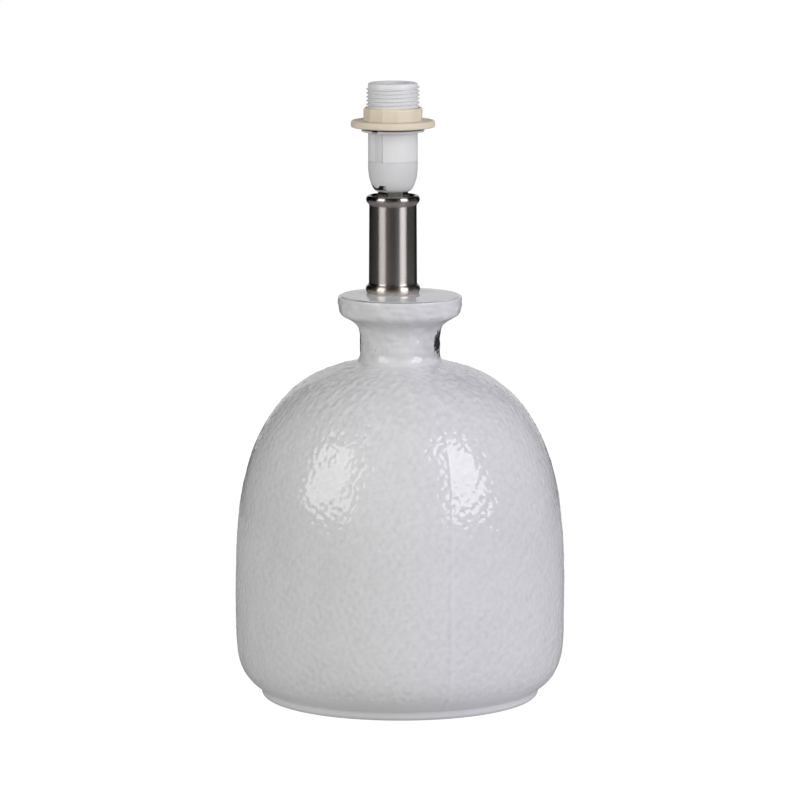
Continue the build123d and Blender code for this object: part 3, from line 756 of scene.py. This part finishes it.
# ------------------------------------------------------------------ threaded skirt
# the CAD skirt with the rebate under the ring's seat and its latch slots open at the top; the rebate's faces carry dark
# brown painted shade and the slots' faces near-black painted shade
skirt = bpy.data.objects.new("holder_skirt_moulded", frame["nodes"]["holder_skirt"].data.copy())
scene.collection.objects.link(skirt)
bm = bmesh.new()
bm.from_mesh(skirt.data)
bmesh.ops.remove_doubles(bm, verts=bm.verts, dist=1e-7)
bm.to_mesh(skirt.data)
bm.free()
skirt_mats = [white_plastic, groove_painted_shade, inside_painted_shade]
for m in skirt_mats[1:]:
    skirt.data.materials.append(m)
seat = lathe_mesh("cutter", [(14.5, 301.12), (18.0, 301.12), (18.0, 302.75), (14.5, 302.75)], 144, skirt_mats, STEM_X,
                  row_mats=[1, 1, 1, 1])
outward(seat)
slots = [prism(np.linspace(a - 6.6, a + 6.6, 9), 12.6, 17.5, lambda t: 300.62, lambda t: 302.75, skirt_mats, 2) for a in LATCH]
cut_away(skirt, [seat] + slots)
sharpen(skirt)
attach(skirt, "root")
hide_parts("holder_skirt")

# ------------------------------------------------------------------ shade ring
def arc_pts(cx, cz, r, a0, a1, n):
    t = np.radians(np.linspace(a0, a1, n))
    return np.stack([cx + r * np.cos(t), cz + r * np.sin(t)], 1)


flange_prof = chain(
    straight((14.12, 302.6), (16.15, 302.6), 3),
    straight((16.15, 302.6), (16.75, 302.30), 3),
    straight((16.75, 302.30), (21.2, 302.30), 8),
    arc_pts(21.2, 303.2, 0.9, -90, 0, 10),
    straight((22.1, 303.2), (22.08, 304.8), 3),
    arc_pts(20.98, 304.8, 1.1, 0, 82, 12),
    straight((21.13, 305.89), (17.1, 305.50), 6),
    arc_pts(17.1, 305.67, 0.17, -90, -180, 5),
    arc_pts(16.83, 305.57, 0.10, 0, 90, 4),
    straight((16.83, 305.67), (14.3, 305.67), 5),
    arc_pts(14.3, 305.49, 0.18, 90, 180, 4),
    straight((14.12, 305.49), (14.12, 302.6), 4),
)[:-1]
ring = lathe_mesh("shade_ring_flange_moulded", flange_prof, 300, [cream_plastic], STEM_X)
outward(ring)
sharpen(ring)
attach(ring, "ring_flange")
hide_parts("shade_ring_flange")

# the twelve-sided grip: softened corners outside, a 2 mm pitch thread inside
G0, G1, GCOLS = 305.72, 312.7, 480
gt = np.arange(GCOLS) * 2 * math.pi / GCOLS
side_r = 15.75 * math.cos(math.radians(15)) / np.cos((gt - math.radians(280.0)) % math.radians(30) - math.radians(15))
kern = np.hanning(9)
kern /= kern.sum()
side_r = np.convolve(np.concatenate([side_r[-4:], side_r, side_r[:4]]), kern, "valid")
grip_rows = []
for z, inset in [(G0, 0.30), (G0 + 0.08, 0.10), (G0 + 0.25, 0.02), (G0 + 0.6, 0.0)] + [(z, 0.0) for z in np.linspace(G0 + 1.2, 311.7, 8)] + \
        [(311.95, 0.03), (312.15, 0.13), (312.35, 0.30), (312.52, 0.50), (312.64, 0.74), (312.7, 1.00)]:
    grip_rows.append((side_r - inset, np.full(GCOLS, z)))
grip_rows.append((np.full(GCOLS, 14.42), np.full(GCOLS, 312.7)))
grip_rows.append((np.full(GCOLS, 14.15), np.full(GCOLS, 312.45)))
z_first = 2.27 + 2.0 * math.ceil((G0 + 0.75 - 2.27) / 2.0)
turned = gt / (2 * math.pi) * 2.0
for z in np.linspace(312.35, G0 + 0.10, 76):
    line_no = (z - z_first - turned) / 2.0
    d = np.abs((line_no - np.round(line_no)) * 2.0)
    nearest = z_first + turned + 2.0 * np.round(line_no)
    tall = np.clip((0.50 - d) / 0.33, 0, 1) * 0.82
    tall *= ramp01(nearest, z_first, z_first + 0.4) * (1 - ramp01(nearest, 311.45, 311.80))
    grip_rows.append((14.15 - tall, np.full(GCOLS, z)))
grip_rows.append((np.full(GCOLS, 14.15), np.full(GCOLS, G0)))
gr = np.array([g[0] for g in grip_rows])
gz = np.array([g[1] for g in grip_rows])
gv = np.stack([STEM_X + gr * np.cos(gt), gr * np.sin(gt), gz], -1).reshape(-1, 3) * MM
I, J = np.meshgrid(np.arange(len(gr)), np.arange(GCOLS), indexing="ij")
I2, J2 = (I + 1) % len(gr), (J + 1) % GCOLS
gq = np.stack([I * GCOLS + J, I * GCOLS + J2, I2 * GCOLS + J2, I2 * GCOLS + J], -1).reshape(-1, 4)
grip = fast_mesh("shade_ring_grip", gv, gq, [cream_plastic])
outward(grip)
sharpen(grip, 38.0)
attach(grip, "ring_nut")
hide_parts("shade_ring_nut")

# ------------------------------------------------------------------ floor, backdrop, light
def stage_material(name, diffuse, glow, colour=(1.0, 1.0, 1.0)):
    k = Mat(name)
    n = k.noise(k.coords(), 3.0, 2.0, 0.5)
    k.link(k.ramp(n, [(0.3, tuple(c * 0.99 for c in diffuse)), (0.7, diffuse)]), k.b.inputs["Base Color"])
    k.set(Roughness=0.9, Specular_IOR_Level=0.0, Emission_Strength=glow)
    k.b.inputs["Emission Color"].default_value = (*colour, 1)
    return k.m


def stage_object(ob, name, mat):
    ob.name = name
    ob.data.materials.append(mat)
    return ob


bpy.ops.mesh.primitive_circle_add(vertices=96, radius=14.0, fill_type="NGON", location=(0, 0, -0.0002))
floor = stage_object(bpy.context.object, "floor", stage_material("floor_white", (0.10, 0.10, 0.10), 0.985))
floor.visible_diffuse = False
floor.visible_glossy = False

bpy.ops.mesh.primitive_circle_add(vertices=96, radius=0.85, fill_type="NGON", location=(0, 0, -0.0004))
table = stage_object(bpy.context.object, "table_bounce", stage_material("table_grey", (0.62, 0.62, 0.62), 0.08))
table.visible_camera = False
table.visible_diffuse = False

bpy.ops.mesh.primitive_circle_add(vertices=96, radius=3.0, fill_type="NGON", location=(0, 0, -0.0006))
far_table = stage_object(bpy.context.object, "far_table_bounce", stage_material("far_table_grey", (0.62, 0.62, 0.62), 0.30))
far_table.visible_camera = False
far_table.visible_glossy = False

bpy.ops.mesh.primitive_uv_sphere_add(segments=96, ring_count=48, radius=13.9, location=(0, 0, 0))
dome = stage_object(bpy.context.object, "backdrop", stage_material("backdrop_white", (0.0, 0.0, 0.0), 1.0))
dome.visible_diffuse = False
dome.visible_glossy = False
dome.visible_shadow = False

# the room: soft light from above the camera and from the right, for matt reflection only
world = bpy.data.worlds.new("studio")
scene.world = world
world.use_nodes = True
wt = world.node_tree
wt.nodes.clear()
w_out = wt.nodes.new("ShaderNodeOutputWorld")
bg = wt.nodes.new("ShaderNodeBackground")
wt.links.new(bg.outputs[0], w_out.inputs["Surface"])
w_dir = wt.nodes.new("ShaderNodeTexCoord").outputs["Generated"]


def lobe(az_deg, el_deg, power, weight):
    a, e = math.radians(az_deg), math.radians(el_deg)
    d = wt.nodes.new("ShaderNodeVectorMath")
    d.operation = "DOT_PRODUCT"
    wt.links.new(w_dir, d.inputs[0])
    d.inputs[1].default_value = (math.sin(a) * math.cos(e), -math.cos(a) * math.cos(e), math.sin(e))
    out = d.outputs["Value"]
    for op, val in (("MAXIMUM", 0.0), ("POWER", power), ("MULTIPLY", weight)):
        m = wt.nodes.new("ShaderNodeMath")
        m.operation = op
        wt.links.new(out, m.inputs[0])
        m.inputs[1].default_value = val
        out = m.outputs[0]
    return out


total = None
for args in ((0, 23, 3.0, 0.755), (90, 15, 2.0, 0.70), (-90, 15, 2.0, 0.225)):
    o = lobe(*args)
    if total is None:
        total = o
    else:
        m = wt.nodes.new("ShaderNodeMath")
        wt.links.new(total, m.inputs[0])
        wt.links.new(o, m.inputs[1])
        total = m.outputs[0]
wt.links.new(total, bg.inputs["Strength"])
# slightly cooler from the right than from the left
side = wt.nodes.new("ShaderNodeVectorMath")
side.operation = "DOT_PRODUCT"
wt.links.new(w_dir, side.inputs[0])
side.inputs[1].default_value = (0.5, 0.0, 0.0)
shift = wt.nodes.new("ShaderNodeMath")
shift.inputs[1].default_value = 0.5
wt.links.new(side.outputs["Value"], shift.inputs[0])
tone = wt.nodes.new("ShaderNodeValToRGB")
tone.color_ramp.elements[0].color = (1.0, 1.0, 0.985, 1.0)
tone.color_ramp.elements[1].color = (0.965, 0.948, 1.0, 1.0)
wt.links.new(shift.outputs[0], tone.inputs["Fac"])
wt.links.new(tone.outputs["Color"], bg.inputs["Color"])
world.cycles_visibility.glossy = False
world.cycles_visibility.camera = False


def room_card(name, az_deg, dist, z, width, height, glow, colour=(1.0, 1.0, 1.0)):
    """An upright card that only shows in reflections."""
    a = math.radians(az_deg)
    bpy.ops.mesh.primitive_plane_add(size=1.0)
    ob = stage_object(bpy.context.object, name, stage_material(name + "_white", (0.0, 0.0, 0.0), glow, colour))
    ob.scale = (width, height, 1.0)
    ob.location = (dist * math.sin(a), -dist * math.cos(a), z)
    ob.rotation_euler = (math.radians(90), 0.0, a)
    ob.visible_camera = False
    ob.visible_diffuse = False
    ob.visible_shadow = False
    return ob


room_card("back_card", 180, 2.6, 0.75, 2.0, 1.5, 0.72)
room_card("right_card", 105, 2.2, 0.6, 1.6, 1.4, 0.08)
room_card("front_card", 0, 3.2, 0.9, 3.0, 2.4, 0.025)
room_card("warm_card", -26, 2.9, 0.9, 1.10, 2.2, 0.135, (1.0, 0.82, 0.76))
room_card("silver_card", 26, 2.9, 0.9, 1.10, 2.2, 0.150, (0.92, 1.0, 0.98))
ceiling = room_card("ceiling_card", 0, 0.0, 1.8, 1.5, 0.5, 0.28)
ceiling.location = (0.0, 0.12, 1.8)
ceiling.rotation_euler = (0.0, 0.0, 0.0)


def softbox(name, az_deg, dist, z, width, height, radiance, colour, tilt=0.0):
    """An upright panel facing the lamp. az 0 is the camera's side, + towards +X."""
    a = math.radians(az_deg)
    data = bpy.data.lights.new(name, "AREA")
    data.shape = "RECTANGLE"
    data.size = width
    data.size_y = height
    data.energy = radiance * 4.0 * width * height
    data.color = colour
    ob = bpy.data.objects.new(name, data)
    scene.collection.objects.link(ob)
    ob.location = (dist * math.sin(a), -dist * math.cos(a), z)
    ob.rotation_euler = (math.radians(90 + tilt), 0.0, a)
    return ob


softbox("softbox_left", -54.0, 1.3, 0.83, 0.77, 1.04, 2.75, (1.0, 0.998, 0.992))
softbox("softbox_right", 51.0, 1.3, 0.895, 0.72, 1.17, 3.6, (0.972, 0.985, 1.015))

◆ Exercise brief
Up to and including the line with "return np.stack([cx +", repeat the data exactly, starting from its first line; nothing else belongs in the response.

◆ The result
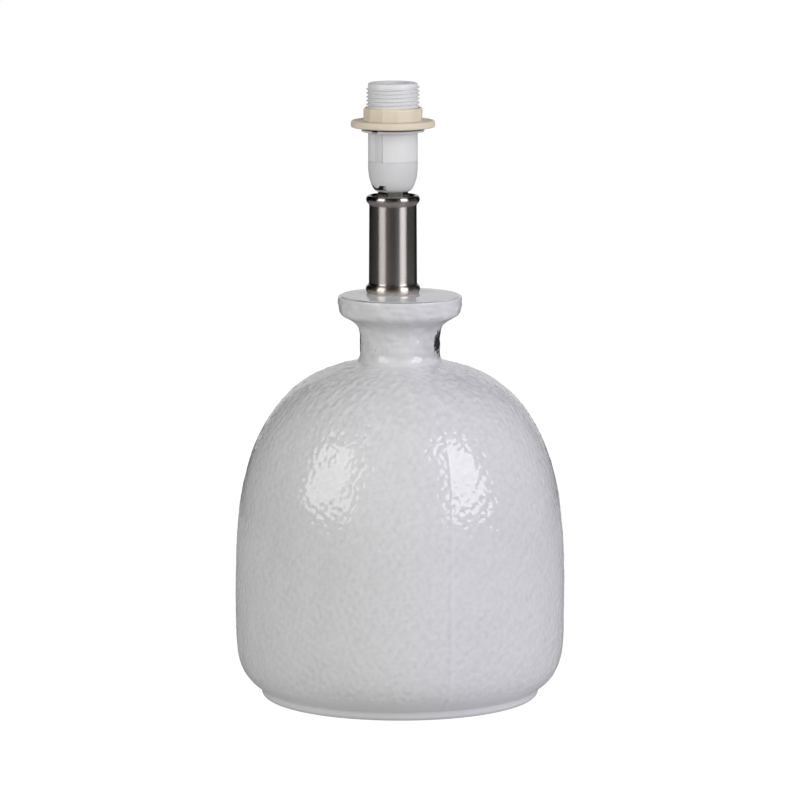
Continue the build123d and Blender code for this object: part 3, from line 756 of scene.py. This part finishes it.
# ------------------------------------------------------------------ threaded skirt
# the CAD skirt with the rebate under the ring's seat and its latch slots open at the top; the rebate's faces carry dark
# brown painted shade and the slots' faces near-black painted shade
skirt = bpy.data.objects.new("holder_skirt_moulded", frame["nodes"]["holder_skirt"].data.copy())
scene.collection.objects.link(skirt)
bm = bmesh.new()
bm.from_mesh(skirt.data)
bmesh.ops.remove_doubles(bm, verts=bm.verts, dist=1e-7)
bm.to_mesh(skirt.data)
bm.free()
skirt_mats = [white_plastic, groove_painted_shade, inside_painted_shade]
for m in skirt_mats[1:]:
    skirt.data.materials.append(m)
seat = lathe_mesh("cutter", [(14.5, 301.12), (18.0, 301.12), (18.0, 302.75), (14.5, 302.75)], 144, skirt_mats, STEM_X,
                  row_mats=[1, 1, 1, 1])
outward(seat)
slots = [prism(np.linspace(a - 6.6, a + 6.6, 9), 12.6, 17.5, lambda t: 300.62, lambda t: 302.75, skirt_mats, 2) for a in LATCH]
cut_away(skirt, [seat] + slots)
sharpen(skirt)
attach(skirt, "root")
hide_parts("holder_skirt")

# ------------------------------------------------------------------ shade ring
def arc_pts(cx, cz, r, a0, a1, n):
    t = np.radians(np.linspace(a0, a1, n))
    return np.stack([cx + r * np.cos(t), cz + r * np.sin(t)], 1)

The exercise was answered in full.